-- AIM --
The data must be returned in full and exactly as given.

-- RAW DATA --
+++

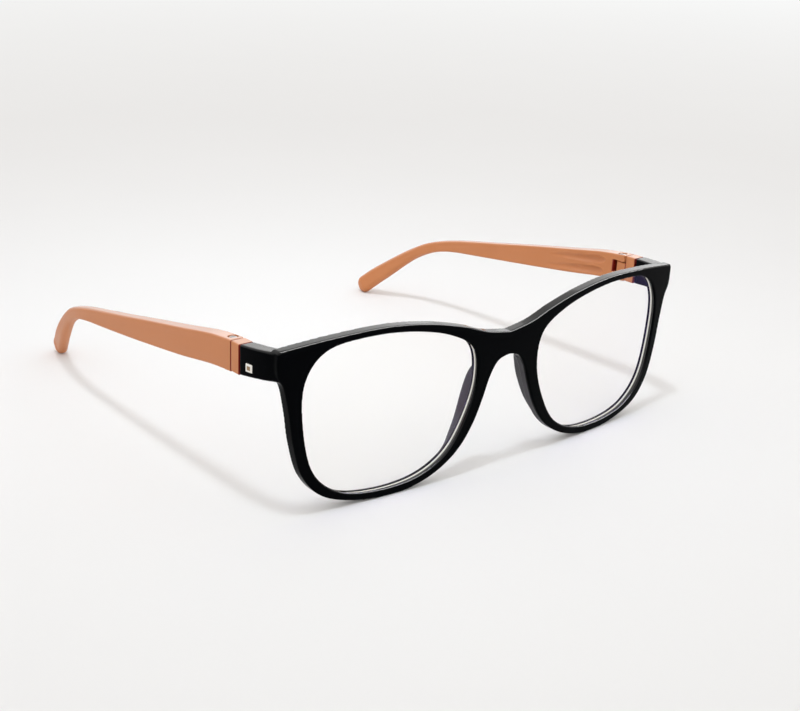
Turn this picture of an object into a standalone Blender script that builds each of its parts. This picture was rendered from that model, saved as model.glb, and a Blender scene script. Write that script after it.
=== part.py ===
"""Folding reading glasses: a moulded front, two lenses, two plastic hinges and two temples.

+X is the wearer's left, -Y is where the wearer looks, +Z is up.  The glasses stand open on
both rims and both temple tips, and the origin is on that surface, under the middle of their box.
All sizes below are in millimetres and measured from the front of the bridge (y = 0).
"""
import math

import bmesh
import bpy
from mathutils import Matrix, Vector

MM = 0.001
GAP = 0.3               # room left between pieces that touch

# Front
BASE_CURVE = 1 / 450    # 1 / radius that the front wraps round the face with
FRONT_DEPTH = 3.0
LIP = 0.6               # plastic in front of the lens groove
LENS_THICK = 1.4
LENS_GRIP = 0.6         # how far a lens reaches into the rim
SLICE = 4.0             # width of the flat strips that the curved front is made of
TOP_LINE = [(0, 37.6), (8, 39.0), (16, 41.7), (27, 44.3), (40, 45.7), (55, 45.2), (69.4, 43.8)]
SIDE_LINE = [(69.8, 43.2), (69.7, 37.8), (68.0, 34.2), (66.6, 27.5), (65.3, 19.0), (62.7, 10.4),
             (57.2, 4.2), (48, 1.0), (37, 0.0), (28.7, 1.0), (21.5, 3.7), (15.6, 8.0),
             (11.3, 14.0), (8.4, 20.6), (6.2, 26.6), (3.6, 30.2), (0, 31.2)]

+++

-- EXPECTED ANSWER --
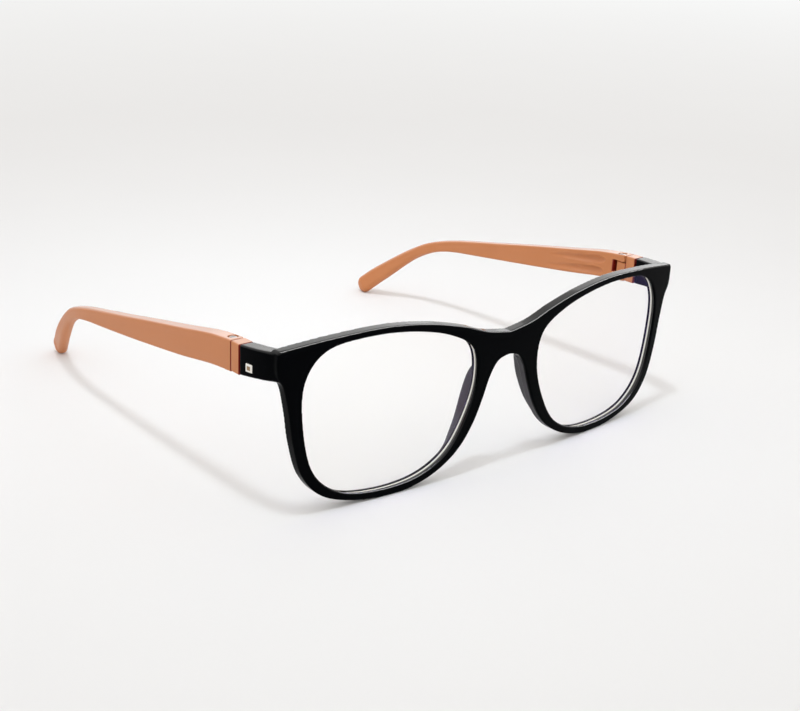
Turn this picture of an object into a standalone Blender script that builds each of its parts. This picture was rendered from that model, saved as model.glb, and a Blender scene script. Write that script after it.
=== part.py ===
"""Folding reading glasses: a moulded front, two lenses, two plastic hinges and two temples.

+X is the wearer's left, -Y is where the wearer looks, +Z is up.  The glasses stand open on
both rims and both temple tips, and the origin is on that surface, under the middle of their box.
All sizes below are in millimetres and measured from the front of the bridge (y = 0).
"""
import math

import bmesh
import bpy
from mathutils import Matrix, Vector

MM = 0.001
GAP = 0.3               # room left between pieces that touch

# Front
BASE_CURVE = 1 / 450    # 1 / radius that the front wraps round the face with
FRONT_DEPTH = 3.0
LIP = 0.6               # plastic in front of the lens groove
LENS_THICK = 1.4
LENS_GRIP = 0.6         # how far a lens reaches into the rim
SLICE = 4.0             # width of the flat strips that the curved front is made of
TOP_LINE = [(0, 37.6), (8, 39.0), (16, 41.7), (27, 44.3), (40, 45.7), (55, 45.2), (69.4, 43.8)]
SIDE_LINE = [(69.8, 43.2), (69.7, 37.8), (68.0, 34.2), (66.6, 27.5), (65.3, 19.0), (62.7, 10.4),
             (57.2, 4.2), (48, 1.0), (37, 0.0), (28.7, 1.0), (21.5, 3.7), (15.6, 8.0),
             (11.3, 14.0), (8.4, 20.6), (6.2, 26.6), (3.6, 30.2), (0, 31.2)]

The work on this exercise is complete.